For Mr. Marcus' list, email business@daddyinc.net.
Tuesday, September 02, 2008
John McCain Didn't Do His Homework... Palin Daughter’s Pregnancy Interrupts Script
ST. PAUL — Just days after Gov. Sarah Palin was named as Senator John McCain’s running mate, Ms. Palin made an unlikely announcement of her own: Her daughter, Bristol, 17 and unmarried, was five months pregnant.
As Americans began learning this week about Ms. Palin — Alaskan hunter, hockey mom, former beauty queen, corruption fighter, and Governor they knew little about — they were also piecing together a portrait of her family life and all its complications.
Ms. Palin had once supported the candidate who ran against her own stepmother-in-law for mayor of her town, Wasilla. She was being investigated over claims that she had put pressure on an underling to fire her sister’s former husband from his job as a state trooper. And she had waited until she was seven months pregnant to make public news that she was expecting a fifth child this year, a pregnancy that was complicated by Down syndrome.
If anything, the still-unfolding story of Ms. Palin, 44, and her family eclipsed whatever other messages anyone may have hoped to send from the Republican National Convention here on Monday. It was a narrative worthy of a Lifetime television drama (which, perhaps fittingly, is sponsoring a string of events aimed at women here this week).
Like so many here, Ted Boyatt, 20, a delegate from Maryville, Tenn., seemed stunned by Ms. Palin’s announcement and its awkward timing.
“It seems like the whole script has just been knocked out of balance,” Mr. Boyatt said. “We had it on paper,” he said of the convention agenda, “and in the blink of an eye it all went out the window.”
The images of Ms. Palin’s smiling family — her 4-month-old son, Trig, in Bristol’s arms — had captivated many who watched Mr. McCain introducing Ms. Palin as his running mate on Friday, and who said they saw the tableau as a potential counterpoint to the young families of the Democratic ticket.
On Monday, Ms. Palin’s announcement of her daughter’s pregnancy was much of what people were murmuring about inside the halls here, at the cocktail hours, even along a route meant for protesters.
“Our beautiful daughter Bristol came to us with news that as parents we knew would make her grow up faster than we had ever planned,” read a statement issued on Monday by Ms. Palin and her husband, Todd. “We’re proud of Bristol’s decision to have her baby and even prouder to become grandparents. As Bristol faces the responsibilities of adulthood, she knows she has our unconditional love and support.”

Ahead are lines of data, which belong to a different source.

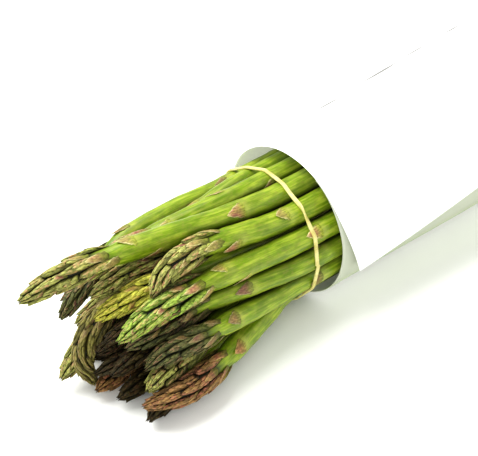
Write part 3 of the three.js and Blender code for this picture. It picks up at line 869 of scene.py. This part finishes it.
def make_band(spears, material, shift):
    """The rubber band: a flat strip with soft edges that turns over once on its way round."""
    loop, at = even_loop(band_outline(spears), BAND_STATIONS)
    ahead = np.roll(loop, -1, 0) - np.roll(loop, 1, 0)
    ahead /= np.linalg.norm(ahead, axis=1, keepdims=True)
    outward = np.stack([ahead[:, 1], -ahead[:, 0]], 1)
    clock = np.degrees(np.arctan2(loop[:, 1] - BUNDLE_CENTRE_Z, loop[:, 0])) % 360
    turned = math.pi * smooth_step(BAND_TURNS_FROM, BAND_TURNS_TO, clock)[:, None]
    sway = 0.5 * np.sin(at * 0.06) + 0.3 * np.sin(at * 0.17 + 1)
    round_it = round_angles(BAND_SIDES)
    width = BAND_WIDTH / 2 * squarish(np.cos(round_it))
    depth = BAND_THICKNESS / 2 * squarish(np.sin(round_it))
    off_flat = np.abs(np.sin(turned)) * (BAND_WIDTH - BAND_THICKNESS) / 2
    along_x = width * np.cos(turned) - depth * np.sin(turned)
    out = width * np.sin(turned) + depth * np.cos(turned) + off_flat
    x = BAND_TILT * (loop[:, 1:] - BUNDLE_CENTRE_Z) + sway[:, None] + along_x
    y = loop[:, :1] + outward[:, :1] * out
    z = np.maximum(loop[:, 1:] + outward[:, 1:] * out, 0.25)
    skin = Skin(("from_butt", "around_y", "around_z"))
    skin.add_points(np.stack([x, y, z], -1), {
        "from_butt": np.repeat(at, BAND_SIDES),
        "around_y": np.tile(width, BAND_STATIONS),
        "around_z": np.tile(depth, BAND_STATIONS),
    })
    here = np.arange(BAND_STATIONS * BAND_SIDES).reshape(BAND_STATIONS, BAND_SIDES)
    beside = np.roll(here, -1, 1)
    corners = [here, beside, np.roll(beside, -1, 0), np.roll(here, -1, 0)]
    skin.add_faces(np.stack(corners, -1).reshape(-1, 4))
    piece = skin.make("rubber_band_turned", [material], shift)
    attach(piece, "root")
    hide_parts("rubber_band")


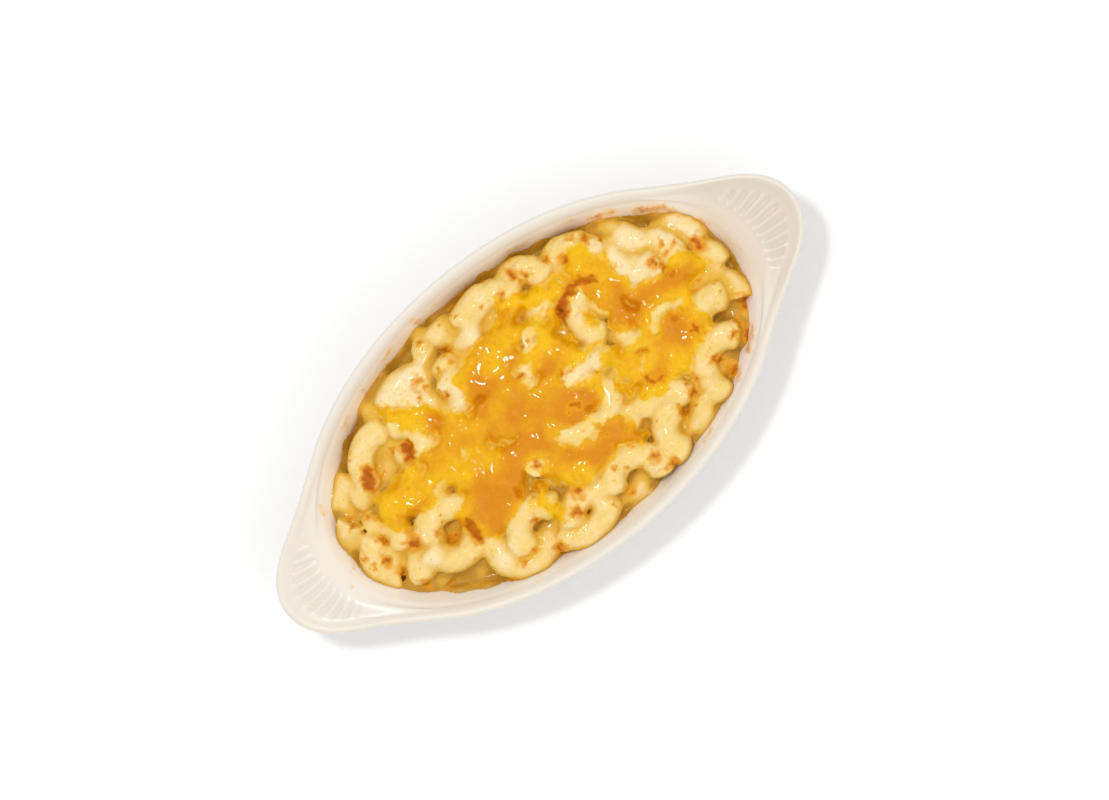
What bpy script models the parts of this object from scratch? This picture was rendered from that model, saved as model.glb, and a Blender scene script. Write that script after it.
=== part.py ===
"""Macaroni and cheese baked in an oval dish with two fluted ears.

One serving in its dish, in four solids: the glazed dish, the cheese sauce
that fills its bottom, the heap of elbow macaroni that stands out of the
sauce, and the sheet of cheddar that has melted over the heap.
X runs along the dish from ear to ear, Z is up, and the origin is on the
table under the middle of the foot. All lengths are in metres.
"""

import math

import bmesh
import bpy

# Driving dimensions of the dish
BOWL_HALF_LENGTH = 0.09324    # the rim's oval, without the ears
BOWL_HALF_WIDTH = 0.05443
EAR_CENTRE = 0.0989           # the circle that rounds off each ear
EAR_RADIUS = 0.00898
EAR_BLEND = 0.0366            # how softly the ear runs into the oval
EAR_REACH = 0.0179            # from the rim's oval to the tip of the ear
DISH_HEIGHT = 0.0325
FLUTE_PITCH = 5.0             # degrees between the grooves of an ear's fan
FLUTE_COUNT = 11
FLUTE_DEPTH = 0.0008

# Driving dimensions of the food
GAP = 0.0003                  # clearance between neighbouring solids
SAUCE_LEVEL = 0.0200
HEAP_EDGE_HEIGHT = 0.0232     # the heap where it meets the wall
HEAP_RISE = 0.0112            # how much higher its middle stands
LUMP_HEIGHT = 0.0015
CHEDDAR_THICKNESS = 0.0018
CHEDDAR_EDGE_THICKNESS = 0.0008
FOOD_COLUMNS = 72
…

The Palins said that Bristol, who was named for Bristol Bay, the salmon fishery, would marry a man they identified only as Levi, later confirmed to be Levi Johnston, a Wasilla resident. “Bristol and the young man she will marry are going to realize very quickly the difficulties of raising a child, which is why they will have the love and support of our entire family,” the statement said.
The Palins’ statement arrived after a flurry of rumors had made their way through the Internet over the weekend, growing and blooming, it seemed, by the minute.
Some claimed that Ms. Palin had not actually given birth to Trig, but that Bristol had, and that the family had covered it up. Various Web sites posted photographs of Ms. Palin in the months leading up to his birth this year, and debated whether her physique might have been too trim for her stage of pregnancy. The McCain campaign said Ms. Palin announced Bristol’s pregnancy to stop the swirl of rumors.
Ms. Palin’s own pregnancy took Alaska by surprise this year. Even those who worked for her in the governor’s office said they were surprised. Her announcement, in March, was reported in The Anchorage Daily News, which noted at the time that Ms. Palin “simply doesn’t look pregnant.”
Friends said that Ms. Palin, a conservative Protestant and a member since 2006 of Feminists for Life, an anti-abortion group, knew when she was pregnant with Trig (said to be a Norse name for strength) that he had Down syndrome — a fact that has, in some ways, sealed Ms. Palin’s support among anti-abortion advocates and others.
“The governor sent a personal letter out to her friends and let us all know she was pregnant and that Trig would be a special baby in many ways,” said Kristan Cole, one of Ms. Palin’s closest friends in Wasilla, the town where Ms. Palin had served as mayor.
In 2002, when Ms. Palin was completing her second and final term as mayor, her husband’s stepmother, Faye Palin, began campaigning to succeed her. Faye Palin, though, favored abortion rights, people who recalled the race said, and Ms. Palin sided instead with Dianne M. Keller, a City Council member who won the race and remains mayor there today.
“I said, ‘Faye, my God, what is Thanksgiving going to be like at your house?’ ” said Michelle Church, a member of the borough government that includes Wasilla. “She was just like, ‘Well, I just won’t say anything.’ ”
Faye Palin declined a request for an interview.
Another chapter of the Palins’ personal life turned public this year when the State Legislature called for an investigation into whether Ms. Palin had forced a former state public safety commissioner, Walt Monegan, into resigning. Mr. Monegan has said he felt pressure from Ms. Palin’s administration and her husband to fire Mike Wooten, a state trooper who was going through an acrimonious custody battle with Ms. Palin’s sister, Molly McCann.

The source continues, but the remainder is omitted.